YOUR GOAL:
Set down, exactly as they appear, the lines from the line holding "pendulum_bob();" through the line holding "obj.data.transform(obj.matrix_world)", inclusive; output nothing outside that range.

— start AVAILABLE RECORDS —

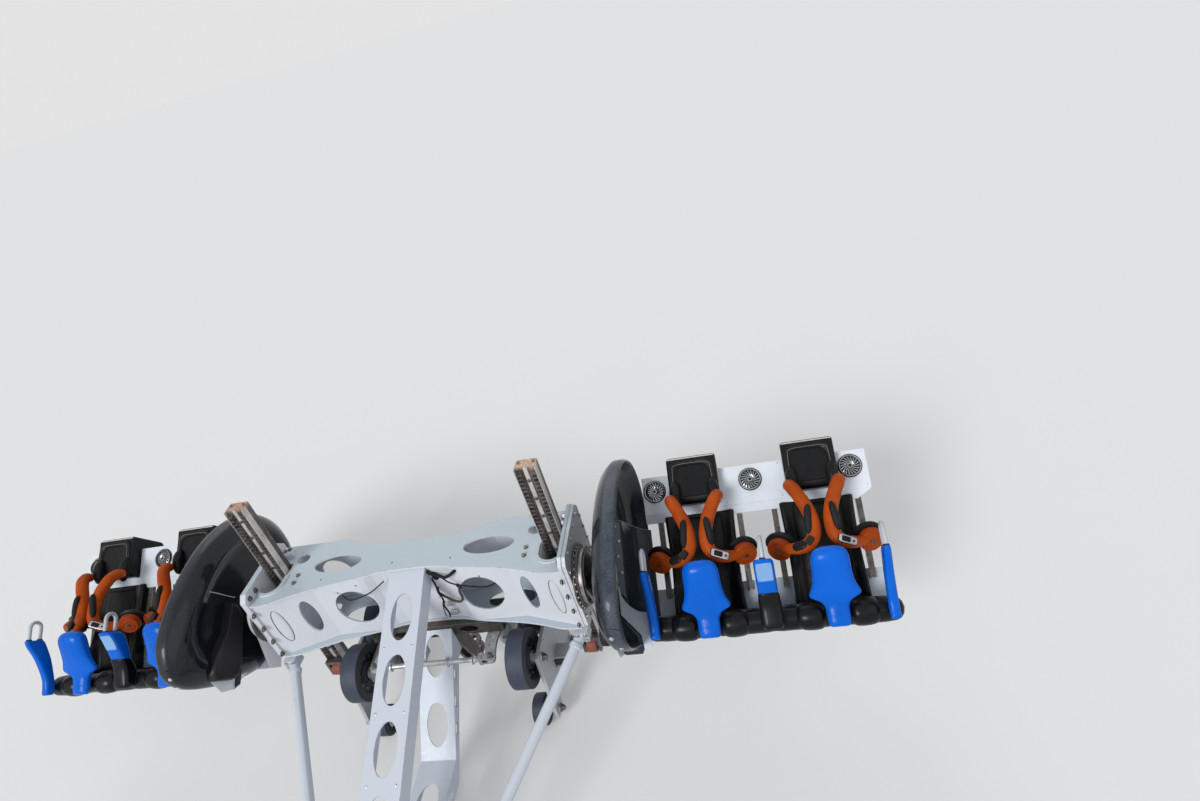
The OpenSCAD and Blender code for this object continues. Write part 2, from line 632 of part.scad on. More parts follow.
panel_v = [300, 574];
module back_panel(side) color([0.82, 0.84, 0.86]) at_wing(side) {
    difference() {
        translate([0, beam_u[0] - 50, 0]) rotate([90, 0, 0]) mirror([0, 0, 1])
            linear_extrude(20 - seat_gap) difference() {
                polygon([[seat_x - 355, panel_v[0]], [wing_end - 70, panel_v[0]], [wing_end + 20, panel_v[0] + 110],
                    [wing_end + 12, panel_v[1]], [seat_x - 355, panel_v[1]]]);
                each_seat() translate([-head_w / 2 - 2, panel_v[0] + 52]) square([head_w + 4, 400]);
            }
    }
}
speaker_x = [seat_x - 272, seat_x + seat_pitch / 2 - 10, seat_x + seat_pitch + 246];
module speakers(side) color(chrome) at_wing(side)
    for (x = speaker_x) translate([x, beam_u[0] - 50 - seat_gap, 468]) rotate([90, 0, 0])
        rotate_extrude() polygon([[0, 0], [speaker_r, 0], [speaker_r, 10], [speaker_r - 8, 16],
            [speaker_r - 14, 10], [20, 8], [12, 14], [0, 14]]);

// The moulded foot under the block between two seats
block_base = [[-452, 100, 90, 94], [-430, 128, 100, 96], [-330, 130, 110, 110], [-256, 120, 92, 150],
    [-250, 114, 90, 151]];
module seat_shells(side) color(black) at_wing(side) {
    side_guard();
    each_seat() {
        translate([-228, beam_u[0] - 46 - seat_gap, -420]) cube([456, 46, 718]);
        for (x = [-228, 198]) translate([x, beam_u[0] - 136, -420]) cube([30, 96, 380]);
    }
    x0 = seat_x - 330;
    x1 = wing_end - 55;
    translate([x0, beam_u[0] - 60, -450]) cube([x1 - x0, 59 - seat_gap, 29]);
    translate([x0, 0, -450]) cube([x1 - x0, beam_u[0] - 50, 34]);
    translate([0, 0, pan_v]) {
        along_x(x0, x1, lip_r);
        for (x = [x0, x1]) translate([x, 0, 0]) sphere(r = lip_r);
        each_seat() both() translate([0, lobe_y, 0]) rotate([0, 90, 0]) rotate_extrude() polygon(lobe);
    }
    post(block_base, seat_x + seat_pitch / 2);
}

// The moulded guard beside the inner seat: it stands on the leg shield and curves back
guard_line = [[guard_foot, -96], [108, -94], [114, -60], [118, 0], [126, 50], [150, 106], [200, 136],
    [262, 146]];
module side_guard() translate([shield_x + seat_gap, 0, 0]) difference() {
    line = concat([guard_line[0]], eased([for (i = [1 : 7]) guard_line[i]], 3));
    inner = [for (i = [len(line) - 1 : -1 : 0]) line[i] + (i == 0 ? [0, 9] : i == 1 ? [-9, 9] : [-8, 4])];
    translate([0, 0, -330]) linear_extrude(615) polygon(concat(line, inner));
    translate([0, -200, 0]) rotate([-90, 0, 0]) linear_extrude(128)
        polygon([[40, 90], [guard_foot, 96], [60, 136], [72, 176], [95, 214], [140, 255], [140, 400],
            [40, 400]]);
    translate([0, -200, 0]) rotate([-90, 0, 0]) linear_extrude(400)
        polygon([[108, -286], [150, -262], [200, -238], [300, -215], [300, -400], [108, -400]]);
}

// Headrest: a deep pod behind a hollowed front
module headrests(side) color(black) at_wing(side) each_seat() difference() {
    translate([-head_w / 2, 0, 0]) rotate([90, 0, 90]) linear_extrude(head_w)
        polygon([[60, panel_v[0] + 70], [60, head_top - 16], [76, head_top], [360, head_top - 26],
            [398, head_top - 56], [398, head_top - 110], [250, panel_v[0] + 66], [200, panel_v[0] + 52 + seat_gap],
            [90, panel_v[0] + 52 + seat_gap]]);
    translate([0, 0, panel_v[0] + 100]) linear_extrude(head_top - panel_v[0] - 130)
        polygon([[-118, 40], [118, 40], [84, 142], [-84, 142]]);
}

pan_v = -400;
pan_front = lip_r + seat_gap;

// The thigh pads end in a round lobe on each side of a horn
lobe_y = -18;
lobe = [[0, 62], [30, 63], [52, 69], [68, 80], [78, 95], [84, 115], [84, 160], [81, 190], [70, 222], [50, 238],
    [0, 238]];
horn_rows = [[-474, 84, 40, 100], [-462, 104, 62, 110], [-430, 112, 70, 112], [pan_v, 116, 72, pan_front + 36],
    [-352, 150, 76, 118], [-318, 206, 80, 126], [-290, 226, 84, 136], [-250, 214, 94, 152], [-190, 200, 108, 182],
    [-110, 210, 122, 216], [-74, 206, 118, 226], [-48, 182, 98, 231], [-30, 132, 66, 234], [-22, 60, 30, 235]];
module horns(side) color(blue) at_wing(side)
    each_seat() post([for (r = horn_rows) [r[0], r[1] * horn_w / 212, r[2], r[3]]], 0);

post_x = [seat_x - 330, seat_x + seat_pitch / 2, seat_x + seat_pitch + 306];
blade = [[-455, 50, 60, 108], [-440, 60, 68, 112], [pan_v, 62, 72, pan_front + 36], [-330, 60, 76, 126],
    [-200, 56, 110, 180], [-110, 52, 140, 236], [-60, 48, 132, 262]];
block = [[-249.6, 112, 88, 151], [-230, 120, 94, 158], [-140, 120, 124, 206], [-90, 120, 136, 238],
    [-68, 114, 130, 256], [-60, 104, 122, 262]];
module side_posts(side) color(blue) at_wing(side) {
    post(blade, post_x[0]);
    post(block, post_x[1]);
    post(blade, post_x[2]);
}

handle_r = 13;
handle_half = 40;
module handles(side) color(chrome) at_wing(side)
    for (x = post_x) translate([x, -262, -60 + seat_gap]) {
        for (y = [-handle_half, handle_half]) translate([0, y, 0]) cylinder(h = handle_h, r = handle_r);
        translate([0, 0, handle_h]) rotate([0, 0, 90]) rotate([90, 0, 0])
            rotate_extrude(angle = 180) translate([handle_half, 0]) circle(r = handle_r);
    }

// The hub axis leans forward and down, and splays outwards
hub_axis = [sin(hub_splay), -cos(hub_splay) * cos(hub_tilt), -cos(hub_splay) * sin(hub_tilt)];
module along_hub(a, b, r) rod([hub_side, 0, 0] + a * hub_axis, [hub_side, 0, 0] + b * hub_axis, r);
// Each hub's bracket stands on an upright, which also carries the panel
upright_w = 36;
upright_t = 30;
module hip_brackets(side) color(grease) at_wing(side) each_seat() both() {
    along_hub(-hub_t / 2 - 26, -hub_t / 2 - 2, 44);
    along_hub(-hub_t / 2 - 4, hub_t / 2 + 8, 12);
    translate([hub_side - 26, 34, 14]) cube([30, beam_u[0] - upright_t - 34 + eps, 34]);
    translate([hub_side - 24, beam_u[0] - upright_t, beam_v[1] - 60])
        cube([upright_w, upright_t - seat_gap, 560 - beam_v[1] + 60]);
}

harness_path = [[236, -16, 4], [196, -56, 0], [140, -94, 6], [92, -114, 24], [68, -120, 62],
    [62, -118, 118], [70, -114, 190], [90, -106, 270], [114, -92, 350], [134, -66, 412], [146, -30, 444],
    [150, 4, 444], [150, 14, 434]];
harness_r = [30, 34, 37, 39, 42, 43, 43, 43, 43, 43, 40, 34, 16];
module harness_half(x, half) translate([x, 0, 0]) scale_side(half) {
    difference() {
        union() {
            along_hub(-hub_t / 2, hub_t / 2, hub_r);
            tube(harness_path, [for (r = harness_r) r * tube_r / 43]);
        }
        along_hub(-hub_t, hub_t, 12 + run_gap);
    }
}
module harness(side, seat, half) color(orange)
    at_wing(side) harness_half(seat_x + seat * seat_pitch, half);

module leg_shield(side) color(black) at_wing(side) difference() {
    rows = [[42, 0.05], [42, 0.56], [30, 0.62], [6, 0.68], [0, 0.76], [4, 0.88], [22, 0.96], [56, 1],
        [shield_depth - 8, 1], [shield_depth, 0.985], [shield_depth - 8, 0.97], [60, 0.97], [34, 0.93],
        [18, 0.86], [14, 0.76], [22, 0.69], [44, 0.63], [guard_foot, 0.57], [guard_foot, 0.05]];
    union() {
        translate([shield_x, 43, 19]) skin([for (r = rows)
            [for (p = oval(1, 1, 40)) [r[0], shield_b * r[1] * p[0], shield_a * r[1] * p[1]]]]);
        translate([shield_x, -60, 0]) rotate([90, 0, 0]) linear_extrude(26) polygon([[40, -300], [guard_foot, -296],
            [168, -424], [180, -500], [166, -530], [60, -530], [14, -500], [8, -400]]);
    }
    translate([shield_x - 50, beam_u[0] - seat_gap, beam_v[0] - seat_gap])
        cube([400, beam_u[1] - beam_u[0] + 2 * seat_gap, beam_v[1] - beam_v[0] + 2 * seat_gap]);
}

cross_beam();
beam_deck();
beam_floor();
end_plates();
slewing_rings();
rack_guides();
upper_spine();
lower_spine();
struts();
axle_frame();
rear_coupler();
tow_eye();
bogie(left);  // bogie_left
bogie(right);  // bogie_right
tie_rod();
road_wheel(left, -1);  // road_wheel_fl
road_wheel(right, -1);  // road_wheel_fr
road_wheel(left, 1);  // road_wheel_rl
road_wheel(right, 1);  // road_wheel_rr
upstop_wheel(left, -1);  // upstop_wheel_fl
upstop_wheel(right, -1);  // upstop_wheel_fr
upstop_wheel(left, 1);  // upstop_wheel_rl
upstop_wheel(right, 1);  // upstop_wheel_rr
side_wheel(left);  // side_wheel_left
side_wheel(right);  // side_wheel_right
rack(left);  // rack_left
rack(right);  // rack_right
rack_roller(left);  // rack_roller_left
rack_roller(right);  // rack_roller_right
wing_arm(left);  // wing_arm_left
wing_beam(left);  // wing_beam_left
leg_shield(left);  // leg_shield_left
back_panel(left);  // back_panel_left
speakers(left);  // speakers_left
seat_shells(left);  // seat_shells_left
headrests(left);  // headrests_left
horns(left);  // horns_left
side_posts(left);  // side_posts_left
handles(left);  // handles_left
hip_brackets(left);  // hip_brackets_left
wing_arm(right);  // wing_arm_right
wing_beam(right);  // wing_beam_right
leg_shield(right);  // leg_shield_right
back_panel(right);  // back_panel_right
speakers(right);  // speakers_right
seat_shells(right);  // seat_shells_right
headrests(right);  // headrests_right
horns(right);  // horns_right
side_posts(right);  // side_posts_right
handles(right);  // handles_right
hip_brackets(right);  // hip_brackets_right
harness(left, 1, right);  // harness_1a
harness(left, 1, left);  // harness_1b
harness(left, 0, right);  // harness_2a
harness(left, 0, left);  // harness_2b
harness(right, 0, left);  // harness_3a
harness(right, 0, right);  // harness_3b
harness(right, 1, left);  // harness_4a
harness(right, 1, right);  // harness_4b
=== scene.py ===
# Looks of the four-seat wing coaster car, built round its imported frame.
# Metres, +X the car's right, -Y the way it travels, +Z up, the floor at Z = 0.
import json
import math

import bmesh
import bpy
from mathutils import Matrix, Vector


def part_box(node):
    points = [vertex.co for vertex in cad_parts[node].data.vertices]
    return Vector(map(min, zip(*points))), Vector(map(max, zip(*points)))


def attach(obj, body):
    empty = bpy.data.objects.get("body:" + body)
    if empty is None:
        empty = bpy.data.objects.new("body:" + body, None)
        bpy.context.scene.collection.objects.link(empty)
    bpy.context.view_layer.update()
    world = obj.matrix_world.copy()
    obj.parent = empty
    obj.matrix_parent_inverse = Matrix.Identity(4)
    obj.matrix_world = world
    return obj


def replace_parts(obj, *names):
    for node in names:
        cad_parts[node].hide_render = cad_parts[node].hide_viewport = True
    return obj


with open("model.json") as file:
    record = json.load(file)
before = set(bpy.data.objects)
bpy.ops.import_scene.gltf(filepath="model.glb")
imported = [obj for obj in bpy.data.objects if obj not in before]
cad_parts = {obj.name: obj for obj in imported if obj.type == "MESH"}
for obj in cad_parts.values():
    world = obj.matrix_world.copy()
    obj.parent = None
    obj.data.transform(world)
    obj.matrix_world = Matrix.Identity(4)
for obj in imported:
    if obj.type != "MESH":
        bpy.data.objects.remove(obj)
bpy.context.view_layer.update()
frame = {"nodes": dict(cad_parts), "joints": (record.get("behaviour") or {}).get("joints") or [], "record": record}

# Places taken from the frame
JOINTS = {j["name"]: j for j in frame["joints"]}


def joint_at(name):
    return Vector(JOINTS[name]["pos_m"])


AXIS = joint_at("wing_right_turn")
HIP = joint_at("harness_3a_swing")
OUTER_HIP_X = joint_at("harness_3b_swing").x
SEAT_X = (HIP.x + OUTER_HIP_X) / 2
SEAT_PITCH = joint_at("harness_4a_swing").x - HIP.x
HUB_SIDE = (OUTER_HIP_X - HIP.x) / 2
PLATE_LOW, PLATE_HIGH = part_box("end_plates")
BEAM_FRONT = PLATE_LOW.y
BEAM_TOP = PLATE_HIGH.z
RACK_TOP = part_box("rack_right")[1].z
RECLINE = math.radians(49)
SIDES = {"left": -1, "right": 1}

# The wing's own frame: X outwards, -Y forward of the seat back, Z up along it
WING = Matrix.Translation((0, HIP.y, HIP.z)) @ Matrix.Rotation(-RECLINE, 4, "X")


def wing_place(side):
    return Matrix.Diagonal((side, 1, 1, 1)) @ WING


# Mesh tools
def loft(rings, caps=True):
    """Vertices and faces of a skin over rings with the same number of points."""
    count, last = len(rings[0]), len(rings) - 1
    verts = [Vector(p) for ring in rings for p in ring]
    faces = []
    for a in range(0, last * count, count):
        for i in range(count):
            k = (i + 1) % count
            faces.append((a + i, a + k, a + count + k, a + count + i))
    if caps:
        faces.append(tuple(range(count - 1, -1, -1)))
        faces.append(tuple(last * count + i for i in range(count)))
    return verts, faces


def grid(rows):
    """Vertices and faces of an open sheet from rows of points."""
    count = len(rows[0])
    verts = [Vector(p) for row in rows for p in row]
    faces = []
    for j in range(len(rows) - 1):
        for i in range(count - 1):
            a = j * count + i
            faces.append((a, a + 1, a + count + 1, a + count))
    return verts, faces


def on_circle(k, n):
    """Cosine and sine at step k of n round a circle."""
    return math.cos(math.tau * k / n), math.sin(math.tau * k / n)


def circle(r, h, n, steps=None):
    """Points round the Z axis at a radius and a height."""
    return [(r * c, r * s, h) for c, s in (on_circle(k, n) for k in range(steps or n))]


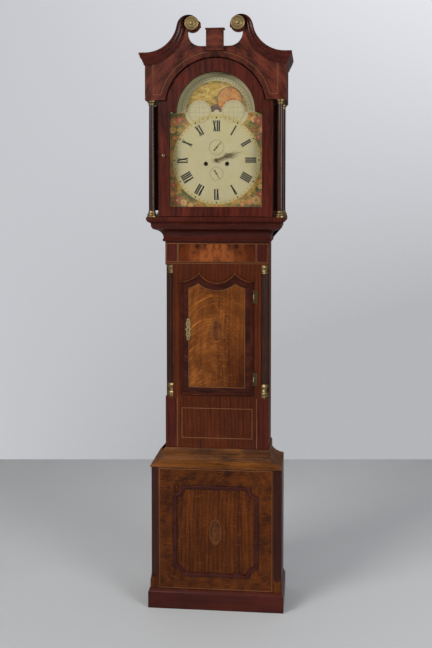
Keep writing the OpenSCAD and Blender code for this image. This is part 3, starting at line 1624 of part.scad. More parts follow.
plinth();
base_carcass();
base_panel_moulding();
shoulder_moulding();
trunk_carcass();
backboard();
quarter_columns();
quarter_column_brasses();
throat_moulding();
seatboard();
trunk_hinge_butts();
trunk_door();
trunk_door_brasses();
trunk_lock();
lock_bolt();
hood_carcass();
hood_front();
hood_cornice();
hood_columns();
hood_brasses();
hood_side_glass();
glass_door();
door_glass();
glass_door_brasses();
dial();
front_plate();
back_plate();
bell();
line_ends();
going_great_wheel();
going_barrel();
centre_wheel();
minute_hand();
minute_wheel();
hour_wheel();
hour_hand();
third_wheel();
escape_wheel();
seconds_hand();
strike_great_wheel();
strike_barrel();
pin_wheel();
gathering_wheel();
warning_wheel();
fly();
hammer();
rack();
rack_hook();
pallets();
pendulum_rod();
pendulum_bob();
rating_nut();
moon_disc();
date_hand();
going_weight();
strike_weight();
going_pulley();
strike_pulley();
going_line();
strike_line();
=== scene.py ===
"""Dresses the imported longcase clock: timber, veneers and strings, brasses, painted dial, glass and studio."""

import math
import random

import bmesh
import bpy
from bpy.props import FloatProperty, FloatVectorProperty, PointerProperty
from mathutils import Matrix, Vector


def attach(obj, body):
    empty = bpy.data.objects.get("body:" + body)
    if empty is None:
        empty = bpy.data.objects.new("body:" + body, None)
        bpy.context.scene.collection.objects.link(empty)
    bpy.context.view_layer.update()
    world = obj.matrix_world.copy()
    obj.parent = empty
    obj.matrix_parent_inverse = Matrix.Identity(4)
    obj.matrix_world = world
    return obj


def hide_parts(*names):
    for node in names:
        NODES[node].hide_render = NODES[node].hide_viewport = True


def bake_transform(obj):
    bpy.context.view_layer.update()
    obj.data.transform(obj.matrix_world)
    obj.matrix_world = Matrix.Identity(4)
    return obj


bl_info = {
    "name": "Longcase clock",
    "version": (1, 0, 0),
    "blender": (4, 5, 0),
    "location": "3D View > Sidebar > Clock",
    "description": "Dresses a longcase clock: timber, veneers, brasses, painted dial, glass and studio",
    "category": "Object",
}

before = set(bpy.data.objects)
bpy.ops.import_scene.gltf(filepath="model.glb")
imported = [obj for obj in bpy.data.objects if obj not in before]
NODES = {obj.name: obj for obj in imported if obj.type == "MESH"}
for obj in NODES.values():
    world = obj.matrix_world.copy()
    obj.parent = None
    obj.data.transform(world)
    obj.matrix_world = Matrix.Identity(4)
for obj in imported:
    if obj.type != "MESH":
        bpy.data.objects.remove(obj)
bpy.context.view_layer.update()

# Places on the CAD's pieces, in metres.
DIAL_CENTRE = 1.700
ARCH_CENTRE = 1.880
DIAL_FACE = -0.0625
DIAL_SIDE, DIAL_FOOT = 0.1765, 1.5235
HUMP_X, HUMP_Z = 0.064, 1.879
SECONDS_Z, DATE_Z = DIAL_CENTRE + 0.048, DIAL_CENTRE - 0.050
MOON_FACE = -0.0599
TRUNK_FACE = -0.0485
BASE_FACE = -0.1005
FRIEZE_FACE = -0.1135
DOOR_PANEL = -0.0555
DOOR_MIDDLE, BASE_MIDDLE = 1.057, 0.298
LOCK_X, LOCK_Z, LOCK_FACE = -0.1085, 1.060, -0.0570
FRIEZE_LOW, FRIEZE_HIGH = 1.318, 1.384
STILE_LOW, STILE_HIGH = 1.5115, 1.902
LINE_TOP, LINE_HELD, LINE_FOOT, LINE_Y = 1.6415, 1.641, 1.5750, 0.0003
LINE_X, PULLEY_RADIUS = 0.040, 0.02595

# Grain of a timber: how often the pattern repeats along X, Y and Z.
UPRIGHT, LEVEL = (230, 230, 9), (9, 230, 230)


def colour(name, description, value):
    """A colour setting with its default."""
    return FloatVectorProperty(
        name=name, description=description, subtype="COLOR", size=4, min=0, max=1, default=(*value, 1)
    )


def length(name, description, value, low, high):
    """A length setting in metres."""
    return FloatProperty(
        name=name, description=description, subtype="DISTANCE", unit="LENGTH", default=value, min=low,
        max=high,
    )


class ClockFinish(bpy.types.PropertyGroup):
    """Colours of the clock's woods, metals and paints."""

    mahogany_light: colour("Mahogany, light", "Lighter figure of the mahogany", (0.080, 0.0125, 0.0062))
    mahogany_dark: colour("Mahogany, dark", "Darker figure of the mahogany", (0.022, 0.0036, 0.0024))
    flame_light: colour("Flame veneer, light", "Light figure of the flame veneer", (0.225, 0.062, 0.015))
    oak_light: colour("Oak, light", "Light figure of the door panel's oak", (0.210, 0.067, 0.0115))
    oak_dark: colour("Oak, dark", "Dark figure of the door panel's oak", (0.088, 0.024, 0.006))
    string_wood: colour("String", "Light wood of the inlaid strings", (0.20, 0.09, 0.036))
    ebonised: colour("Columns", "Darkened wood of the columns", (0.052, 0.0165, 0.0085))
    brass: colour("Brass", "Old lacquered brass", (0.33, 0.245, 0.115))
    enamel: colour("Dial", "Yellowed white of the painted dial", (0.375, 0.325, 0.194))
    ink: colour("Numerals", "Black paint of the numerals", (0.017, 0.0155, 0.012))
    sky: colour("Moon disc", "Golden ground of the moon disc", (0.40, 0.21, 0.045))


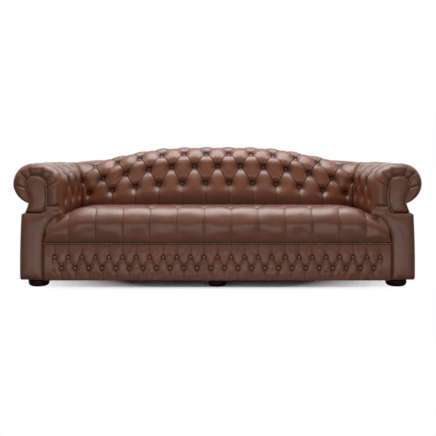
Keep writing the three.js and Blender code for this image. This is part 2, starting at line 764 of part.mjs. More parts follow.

— end AVAILABLE RECORDS —

CORRECT RESPONSE:
pendulum_bob();
rating_nut();
moon_disc();
date_hand();
going_weight();
strike_weight();
going_pulley();
strike_pulley();
going_line();
strike_line();
=== scene.py ===
"""Dresses the imported longcase clock: timber, veneers and strings, brasses, painted dial, glass and studio."""

import math
import random

import bmesh
import bpy
from bpy.props import FloatProperty, FloatVectorProperty, PointerProperty
from mathutils import Matrix, Vector


def attach(obj, body):
    empty = bpy.data.objects.get("body:" + body)
    if empty is None:
        empty = bpy.data.objects.new("body:" + body, None)
        bpy.context.scene.collection.objects.link(empty)
    bpy.context.view_layer.update()
    world = obj.matrix_world.copy()
    obj.parent = empty
    obj.matrix_parent_inverse = Matrix.Identity(4)
    obj.matrix_world = world
    return obj


def hide_parts(*names):
    for node in names:
        NODES[node].hide_render = NODES[node].hide_viewport = True


def bake_transform(obj):
    bpy.context.view_layer.update()
    obj.data.transform(obj.matrix_world)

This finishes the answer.